### Brief
Within the material below, transcribe exactly the lines from the one holding "---------- the nodes" through the one holding "points = [vertex.co", keeping both ends and skipping the rest.

### Collected data
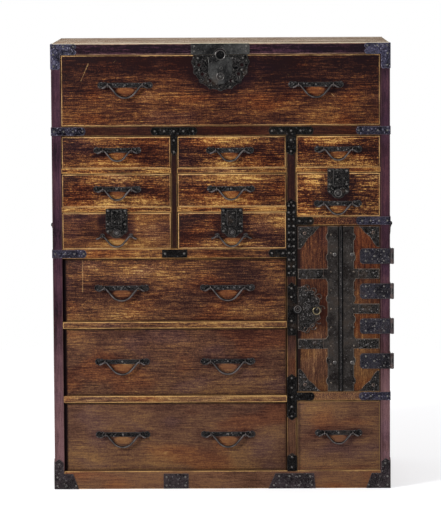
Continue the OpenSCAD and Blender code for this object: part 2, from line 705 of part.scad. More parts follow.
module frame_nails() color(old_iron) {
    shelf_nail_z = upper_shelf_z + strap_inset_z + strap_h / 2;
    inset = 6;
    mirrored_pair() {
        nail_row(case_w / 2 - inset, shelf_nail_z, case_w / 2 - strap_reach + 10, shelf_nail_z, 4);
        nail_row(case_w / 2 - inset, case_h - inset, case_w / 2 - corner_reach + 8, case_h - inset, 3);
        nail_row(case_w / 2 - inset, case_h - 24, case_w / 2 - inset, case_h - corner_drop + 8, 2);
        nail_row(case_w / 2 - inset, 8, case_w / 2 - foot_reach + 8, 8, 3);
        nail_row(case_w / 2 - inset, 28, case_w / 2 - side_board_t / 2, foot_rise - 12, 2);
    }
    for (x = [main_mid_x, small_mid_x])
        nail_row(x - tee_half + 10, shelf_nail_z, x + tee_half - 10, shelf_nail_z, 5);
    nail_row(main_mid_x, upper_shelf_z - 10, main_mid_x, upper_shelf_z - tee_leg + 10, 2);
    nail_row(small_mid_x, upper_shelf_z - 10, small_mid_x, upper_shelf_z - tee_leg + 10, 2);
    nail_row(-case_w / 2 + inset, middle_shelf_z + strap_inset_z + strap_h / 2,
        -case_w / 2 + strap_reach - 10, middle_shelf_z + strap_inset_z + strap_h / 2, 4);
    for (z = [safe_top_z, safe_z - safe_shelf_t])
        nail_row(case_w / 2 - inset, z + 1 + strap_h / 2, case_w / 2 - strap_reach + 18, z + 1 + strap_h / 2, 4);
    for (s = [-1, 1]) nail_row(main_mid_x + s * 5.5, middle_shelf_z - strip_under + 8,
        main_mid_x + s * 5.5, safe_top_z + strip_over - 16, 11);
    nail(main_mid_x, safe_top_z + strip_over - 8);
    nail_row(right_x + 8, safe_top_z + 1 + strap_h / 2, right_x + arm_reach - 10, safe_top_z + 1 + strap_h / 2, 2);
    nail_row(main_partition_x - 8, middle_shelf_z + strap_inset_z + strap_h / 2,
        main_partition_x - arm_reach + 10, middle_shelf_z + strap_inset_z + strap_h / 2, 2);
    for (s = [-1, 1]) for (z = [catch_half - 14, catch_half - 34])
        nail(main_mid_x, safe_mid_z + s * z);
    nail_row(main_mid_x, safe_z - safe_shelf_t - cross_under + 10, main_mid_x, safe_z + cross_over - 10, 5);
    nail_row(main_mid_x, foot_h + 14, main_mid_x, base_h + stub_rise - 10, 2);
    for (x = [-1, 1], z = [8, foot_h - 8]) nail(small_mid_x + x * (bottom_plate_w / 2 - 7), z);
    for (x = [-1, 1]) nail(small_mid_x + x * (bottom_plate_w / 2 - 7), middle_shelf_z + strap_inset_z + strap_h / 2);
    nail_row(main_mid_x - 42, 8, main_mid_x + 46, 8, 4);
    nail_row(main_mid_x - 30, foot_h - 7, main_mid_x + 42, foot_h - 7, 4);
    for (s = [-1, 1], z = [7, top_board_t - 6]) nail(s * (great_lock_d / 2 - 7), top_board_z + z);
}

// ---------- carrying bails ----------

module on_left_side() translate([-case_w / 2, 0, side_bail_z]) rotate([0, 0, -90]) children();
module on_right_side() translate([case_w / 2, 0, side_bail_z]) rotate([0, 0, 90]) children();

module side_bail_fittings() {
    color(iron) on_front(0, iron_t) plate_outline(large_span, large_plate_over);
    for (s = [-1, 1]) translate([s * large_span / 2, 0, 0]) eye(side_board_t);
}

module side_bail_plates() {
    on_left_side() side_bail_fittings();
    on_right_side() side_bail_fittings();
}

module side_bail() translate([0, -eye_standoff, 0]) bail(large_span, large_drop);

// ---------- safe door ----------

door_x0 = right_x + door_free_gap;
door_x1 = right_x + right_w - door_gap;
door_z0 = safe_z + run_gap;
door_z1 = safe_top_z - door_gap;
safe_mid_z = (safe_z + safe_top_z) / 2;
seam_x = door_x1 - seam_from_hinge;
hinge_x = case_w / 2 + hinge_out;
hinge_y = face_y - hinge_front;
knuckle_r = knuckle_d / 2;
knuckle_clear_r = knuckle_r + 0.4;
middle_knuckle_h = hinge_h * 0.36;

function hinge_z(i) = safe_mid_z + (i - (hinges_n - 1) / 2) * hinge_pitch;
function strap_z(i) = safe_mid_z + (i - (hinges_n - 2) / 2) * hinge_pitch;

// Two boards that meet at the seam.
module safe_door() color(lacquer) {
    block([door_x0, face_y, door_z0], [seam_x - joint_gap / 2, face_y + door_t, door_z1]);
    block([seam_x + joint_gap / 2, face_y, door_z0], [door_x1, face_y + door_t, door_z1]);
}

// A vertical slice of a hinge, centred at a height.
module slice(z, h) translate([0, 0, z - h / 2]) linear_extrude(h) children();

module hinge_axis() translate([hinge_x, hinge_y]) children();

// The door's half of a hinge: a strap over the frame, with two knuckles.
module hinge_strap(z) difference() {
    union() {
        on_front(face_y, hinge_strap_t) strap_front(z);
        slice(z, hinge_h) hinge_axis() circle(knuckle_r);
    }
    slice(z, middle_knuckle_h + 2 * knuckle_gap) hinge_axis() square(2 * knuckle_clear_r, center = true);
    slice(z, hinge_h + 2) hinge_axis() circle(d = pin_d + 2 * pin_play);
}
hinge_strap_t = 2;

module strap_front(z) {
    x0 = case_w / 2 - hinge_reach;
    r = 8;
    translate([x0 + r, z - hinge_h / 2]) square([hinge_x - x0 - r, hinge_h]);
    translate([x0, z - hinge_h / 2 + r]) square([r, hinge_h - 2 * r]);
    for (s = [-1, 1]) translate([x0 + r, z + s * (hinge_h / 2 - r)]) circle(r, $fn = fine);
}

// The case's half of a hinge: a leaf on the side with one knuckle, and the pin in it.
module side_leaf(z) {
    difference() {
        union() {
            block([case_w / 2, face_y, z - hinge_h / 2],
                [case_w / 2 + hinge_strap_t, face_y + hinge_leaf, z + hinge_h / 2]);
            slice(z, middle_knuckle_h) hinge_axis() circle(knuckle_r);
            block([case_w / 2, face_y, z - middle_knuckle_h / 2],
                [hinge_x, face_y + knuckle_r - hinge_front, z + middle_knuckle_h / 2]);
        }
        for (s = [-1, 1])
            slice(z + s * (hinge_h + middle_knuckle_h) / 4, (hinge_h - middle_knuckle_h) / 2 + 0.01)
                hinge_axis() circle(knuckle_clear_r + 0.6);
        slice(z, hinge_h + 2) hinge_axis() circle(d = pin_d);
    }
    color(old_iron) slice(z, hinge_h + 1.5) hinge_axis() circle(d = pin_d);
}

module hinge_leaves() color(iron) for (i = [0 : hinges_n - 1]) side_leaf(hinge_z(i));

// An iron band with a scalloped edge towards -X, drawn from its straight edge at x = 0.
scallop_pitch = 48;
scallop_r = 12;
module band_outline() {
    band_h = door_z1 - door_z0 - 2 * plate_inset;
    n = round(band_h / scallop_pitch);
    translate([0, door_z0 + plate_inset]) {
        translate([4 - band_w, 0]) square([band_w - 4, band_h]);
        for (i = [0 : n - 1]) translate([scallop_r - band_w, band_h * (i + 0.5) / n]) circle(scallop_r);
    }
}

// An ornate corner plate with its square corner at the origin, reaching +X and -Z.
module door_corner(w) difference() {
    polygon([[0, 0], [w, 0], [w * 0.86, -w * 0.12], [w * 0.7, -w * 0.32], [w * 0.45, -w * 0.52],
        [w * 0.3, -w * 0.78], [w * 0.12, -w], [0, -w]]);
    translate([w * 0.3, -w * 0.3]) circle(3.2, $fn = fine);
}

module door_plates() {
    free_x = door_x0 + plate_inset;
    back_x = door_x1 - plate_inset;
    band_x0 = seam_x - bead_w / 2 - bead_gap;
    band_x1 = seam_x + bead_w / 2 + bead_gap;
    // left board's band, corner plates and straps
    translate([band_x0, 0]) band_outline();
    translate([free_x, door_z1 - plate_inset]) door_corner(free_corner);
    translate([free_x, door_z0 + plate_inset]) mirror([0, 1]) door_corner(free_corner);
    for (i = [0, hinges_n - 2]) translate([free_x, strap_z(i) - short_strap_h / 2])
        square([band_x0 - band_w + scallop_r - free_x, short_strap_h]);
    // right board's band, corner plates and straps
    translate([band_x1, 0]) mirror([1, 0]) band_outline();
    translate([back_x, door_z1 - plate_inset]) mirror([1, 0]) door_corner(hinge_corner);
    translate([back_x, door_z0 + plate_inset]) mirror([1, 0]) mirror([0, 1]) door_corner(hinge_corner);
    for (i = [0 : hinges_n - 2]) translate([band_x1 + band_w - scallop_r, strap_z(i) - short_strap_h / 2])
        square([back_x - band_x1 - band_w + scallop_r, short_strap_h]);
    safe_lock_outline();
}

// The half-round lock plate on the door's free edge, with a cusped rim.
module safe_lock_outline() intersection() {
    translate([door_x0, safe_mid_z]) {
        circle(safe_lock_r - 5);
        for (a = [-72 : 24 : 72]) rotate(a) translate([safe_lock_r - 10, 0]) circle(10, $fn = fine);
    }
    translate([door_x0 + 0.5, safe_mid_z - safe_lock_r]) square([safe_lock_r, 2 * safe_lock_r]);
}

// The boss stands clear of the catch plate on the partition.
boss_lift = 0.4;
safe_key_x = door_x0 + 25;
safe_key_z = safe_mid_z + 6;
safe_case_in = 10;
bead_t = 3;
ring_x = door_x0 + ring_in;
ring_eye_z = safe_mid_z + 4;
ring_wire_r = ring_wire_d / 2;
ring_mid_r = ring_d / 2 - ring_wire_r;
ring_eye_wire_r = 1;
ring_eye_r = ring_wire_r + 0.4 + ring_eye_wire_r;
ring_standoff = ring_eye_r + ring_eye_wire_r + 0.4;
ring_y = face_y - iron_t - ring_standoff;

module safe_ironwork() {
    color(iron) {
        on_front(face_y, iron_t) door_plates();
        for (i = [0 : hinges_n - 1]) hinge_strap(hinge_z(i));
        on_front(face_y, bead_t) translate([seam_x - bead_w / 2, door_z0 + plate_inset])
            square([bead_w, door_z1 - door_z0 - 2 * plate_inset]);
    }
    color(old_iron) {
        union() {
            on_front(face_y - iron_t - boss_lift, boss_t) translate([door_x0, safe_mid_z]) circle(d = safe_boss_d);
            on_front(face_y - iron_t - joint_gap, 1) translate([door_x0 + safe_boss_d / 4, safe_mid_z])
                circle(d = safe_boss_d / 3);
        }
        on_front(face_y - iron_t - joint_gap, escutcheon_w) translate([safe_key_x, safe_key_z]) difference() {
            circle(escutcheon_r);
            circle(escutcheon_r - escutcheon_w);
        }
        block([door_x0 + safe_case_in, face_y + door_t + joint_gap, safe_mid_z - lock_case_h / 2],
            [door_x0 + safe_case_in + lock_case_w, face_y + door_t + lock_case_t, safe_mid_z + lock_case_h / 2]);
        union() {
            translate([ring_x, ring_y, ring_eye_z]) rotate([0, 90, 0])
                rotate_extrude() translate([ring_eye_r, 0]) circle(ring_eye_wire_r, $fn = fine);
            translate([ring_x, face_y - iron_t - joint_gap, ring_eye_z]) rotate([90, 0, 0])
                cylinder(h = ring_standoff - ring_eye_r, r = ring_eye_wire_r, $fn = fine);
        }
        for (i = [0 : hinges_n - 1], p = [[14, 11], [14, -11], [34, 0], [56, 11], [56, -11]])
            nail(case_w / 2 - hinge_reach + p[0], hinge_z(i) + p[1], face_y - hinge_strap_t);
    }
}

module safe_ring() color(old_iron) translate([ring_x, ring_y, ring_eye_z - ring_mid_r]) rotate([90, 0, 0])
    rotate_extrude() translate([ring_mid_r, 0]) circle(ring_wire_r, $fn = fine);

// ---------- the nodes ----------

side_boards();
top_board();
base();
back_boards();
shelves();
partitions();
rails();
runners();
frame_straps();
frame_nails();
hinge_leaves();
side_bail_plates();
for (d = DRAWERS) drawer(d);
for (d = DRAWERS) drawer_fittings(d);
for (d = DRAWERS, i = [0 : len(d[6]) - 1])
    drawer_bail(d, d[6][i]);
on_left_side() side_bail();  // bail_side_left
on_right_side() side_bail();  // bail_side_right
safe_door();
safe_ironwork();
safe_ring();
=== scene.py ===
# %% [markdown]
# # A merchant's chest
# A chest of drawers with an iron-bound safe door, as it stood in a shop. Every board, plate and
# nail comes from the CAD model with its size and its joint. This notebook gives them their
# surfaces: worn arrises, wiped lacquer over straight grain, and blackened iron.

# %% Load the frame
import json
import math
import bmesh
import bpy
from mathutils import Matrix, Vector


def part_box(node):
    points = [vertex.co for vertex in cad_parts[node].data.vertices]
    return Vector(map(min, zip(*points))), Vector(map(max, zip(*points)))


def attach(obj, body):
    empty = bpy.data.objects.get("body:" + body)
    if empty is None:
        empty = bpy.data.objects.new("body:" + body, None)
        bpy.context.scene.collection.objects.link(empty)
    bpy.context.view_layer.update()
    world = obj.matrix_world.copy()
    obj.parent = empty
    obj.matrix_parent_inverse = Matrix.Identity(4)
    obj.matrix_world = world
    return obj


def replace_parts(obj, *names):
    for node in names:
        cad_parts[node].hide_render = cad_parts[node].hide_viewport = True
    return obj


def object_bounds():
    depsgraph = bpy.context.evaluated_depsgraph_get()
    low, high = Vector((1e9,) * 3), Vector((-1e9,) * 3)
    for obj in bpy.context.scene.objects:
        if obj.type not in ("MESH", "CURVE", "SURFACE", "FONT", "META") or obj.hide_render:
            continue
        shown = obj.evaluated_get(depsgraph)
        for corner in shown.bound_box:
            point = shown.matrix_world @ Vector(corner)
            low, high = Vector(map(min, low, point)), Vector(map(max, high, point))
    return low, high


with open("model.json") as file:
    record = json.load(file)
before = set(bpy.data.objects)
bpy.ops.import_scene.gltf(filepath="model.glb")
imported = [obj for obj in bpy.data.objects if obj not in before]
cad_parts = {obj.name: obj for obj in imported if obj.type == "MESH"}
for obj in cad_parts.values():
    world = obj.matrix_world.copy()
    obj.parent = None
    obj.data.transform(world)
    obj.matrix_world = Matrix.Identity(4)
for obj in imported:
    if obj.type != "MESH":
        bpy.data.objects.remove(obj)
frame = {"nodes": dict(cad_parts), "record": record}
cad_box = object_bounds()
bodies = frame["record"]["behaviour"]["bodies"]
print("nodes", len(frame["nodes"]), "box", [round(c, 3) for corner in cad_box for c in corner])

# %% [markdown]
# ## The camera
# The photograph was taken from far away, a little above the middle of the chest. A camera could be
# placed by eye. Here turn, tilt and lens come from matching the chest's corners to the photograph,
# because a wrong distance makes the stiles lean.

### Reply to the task
// ---------- the nodes ----------

side_boards();
top_board();
base();
back_boards();
shelves();
partitions();
rails();
runners();
frame_straps();
frame_nails();
hinge_leaves();
side_bail_plates();
for (d = DRAWERS) drawer(d);
for (d = DRAWERS) drawer_fittings(d);
for (d = DRAWERS, i = [0 : len(d[6]) - 1])
    drawer_bail(d, d[6][i]);
on_left_side() side_bail();  // bail_side_left
on_right_side() side_bail();  // bail_side_right
safe_door();
safe_ironwork();
safe_ring();
=== scene.py ===
# %% [markdown]
# # A merchant's chest
# A chest of drawers with an iron-bound safe door, as it stood in a shop. Every board, plate and
# nail comes from the CAD model with its size and its joint. This notebook gives them their
# surfaces: worn arrises, wiped lacquer over straight grain, and blackened iron.

# %% Load the frame
import json
import math
import bmesh
import bpy
from mathutils import Matrix, Vector


def part_box(node):
    points = [vertex.co for vertex in cad_parts[node].data.vertices]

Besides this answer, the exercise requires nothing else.